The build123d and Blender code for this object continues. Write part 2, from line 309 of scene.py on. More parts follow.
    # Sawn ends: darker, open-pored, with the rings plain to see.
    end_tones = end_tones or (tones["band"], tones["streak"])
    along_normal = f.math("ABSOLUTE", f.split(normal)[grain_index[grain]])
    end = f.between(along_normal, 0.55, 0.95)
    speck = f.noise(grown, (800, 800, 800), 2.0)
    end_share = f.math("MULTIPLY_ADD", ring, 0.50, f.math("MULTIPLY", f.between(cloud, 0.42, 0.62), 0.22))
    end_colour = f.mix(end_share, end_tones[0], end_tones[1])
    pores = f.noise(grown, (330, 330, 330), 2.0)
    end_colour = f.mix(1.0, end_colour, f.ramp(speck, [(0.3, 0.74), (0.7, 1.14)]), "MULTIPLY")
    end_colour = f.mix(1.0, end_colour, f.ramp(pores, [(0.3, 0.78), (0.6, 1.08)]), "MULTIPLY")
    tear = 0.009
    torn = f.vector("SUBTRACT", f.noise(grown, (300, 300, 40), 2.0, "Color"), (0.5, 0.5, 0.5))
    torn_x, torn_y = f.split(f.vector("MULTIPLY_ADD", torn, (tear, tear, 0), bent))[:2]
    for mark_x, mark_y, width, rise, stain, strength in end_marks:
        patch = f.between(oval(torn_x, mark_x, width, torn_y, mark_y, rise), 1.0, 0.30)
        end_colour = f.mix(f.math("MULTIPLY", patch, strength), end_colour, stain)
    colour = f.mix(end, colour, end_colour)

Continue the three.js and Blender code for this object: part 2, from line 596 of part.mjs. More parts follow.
==
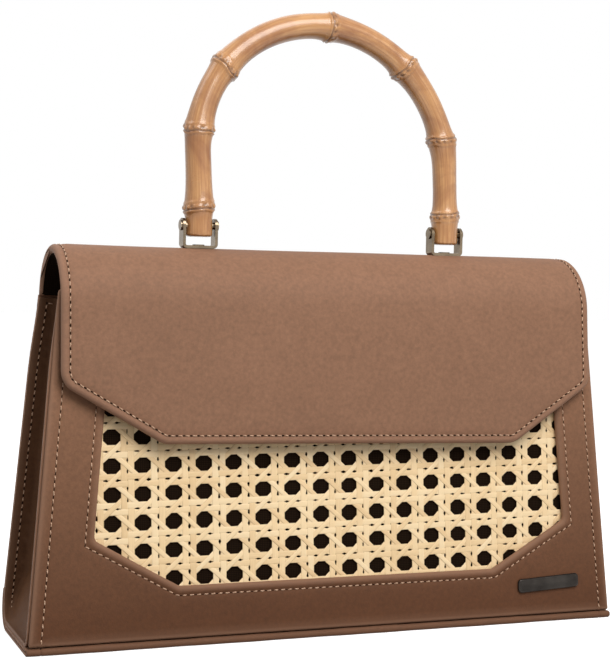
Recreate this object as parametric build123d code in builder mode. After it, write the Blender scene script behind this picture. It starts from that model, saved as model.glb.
==
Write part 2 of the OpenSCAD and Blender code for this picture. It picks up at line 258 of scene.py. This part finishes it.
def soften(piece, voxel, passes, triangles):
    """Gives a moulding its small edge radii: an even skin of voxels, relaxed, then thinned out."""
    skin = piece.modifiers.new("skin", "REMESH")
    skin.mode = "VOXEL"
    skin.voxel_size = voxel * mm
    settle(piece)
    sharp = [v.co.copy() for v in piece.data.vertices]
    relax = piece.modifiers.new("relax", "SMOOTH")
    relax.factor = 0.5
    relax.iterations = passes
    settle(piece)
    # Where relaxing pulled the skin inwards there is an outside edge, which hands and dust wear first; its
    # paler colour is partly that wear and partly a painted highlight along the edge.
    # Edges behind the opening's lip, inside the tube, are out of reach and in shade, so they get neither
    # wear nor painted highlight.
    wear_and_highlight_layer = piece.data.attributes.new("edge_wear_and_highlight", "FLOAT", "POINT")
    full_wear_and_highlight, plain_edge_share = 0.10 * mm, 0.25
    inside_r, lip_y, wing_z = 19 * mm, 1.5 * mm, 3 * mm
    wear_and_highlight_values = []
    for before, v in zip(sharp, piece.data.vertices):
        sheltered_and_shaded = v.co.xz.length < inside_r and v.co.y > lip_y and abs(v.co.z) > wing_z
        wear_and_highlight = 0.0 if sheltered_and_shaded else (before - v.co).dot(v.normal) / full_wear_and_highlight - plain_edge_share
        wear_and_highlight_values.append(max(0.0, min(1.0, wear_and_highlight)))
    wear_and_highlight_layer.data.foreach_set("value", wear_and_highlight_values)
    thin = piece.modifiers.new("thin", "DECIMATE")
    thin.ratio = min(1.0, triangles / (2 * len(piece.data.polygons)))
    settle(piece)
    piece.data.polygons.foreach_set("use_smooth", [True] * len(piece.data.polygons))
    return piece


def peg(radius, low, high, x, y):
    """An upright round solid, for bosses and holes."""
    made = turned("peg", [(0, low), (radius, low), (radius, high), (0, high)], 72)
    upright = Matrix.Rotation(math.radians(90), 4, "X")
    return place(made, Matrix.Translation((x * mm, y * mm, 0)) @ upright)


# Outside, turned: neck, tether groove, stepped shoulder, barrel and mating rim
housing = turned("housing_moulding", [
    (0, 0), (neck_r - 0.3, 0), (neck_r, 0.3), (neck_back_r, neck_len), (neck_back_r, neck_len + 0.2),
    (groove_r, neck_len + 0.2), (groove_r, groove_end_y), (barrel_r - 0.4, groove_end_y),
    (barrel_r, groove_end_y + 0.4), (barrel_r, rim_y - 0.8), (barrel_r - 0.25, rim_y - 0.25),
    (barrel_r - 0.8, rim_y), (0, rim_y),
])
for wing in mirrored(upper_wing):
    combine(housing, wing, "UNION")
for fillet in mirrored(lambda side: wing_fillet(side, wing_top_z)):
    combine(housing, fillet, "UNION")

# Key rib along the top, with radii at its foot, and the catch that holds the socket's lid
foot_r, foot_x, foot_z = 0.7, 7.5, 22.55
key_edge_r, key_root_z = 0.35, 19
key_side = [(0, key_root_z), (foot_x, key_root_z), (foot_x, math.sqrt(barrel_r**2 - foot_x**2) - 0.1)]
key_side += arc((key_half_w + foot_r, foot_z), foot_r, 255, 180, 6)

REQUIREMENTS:
From the records above, print exactly the lines that run from the line with "The build123d and" to the line with "colour = f.mix(end, colour, end_colour)", inclusive.

TASK SOLUTION:
The build123d and Blender code for this object continues. Write part 2, from line 309 of scene.py on. More parts follow.
    # Sawn ends: darker, open-pored, with the rings plain to see.
    end_tones = end_tones or (tones["band"], tones["streak"])
    along_normal = f.math("ABSOLUTE", f.split(normal)[grain_index[grain]])
    end = f.between(along_normal, 0.55, 0.95)
    speck = f.noise(grown, (800, 800, 800), 2.0)
    end_share = f.math("MULTIPLY_ADD", ring, 0.50, f.math("MULTIPLY", f.between(cloud, 0.42, 0.62), 0.22))
    end_colour = f.mix(end_share, end_tones[0], end_tones[1])
    pores = f.noise(grown, (330, 330, 330), 2.0)
    end_colour = f.mix(1.0, end_colour, f.ramp(speck, [(0.3, 0.74), (0.7, 1.14)]), "MULTIPLY")
    end_colour = f.mix(1.0, end_colour, f.ramp(pores, [(0.3, 0.78), (0.6, 1.08)]), "MULTIPLY")
    tear = 0.009
    torn = f.vector("SUBTRACT", f.noise(grown, (300, 300, 40), 2.0, "Color"), (0.5, 0.5, 0.5))
    torn_x, torn_y = f.split(f.vector("MULTIPLY_ADD", torn, (tear, tear, 0), bent))[:2]
    for mark_x, mark_y, width, rise, stain, strength in end_marks:
        patch = f.between(oval(torn_x, mark_x, width, torn_y, mark_y, rise), 1.0, 0.30)
        end_colour = f.mix(f.math("MULTIPLY", patch, strength), end_colour, stain)
    colour = f.mix(end, colour, end_colour)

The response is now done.